Coun Carl Macey’s motion to explore the forging of links with Hunstanton for the resorts’ ‘mutual benefit’ was carried at Wednesday’s Skegness Town Council meeting.

The Mayor of Skegness Coun Mark Anderson said it was a ‘wonderful idea’ and praised Coun Macey for showing ‘vision and ambition’ in raising it.

Comparing the project to the ‘absolutely fantastic’ boat trips operated by the Boston Bell, Coun Mark Smith hoped it could attract affluent bird-watchers to the resort.

Coun Neil Cooper also felt the sea taxis could bring new visitors if day-trippers from north Norfolk were inspired to return to Skegness for longer breaks.

Although Coun Steve Kirk suggested businesses in Skegness may object to the potential loss of visitors across the Wash, he felt that would be balanced by the incoming crowds.

“I think it would be good for Skegness and something different,” he said.

However Coun Cooper, who had journeyed on the Wash Monster - a vessel already operating from Hunstanton - warned that the regulations and licences required by such a venture could cause difficulties.

Wash Monster operator, Searles, has since expressed doubts about the viability of such a project.

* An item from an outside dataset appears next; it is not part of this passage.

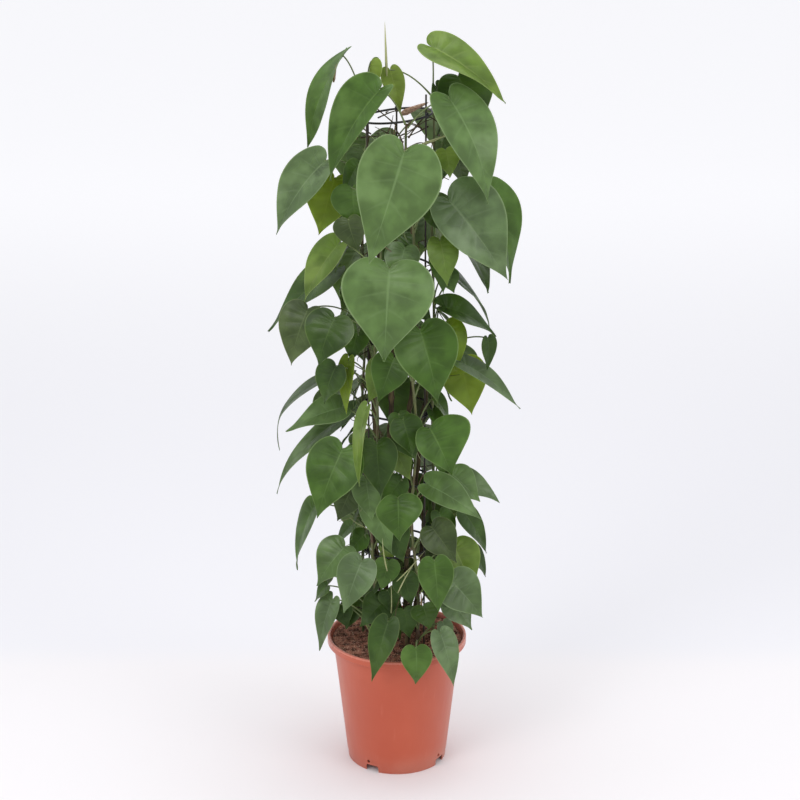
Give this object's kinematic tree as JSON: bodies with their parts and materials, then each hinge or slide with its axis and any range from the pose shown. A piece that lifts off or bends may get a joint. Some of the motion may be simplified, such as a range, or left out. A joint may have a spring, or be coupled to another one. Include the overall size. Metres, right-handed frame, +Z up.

Company owner William Searles said Skegness beach was too shallow and would require at least half a million pounds’ investment to enable amphibious crafts such as his to land or depart.

He also claimed the strong currents and shifting sand bars would make journeys between Skegness and Hunstanton across the Wash in such vessels too dangerous.

Larger vessels, capable of making the journey, would require a harbour and far more investment, he added.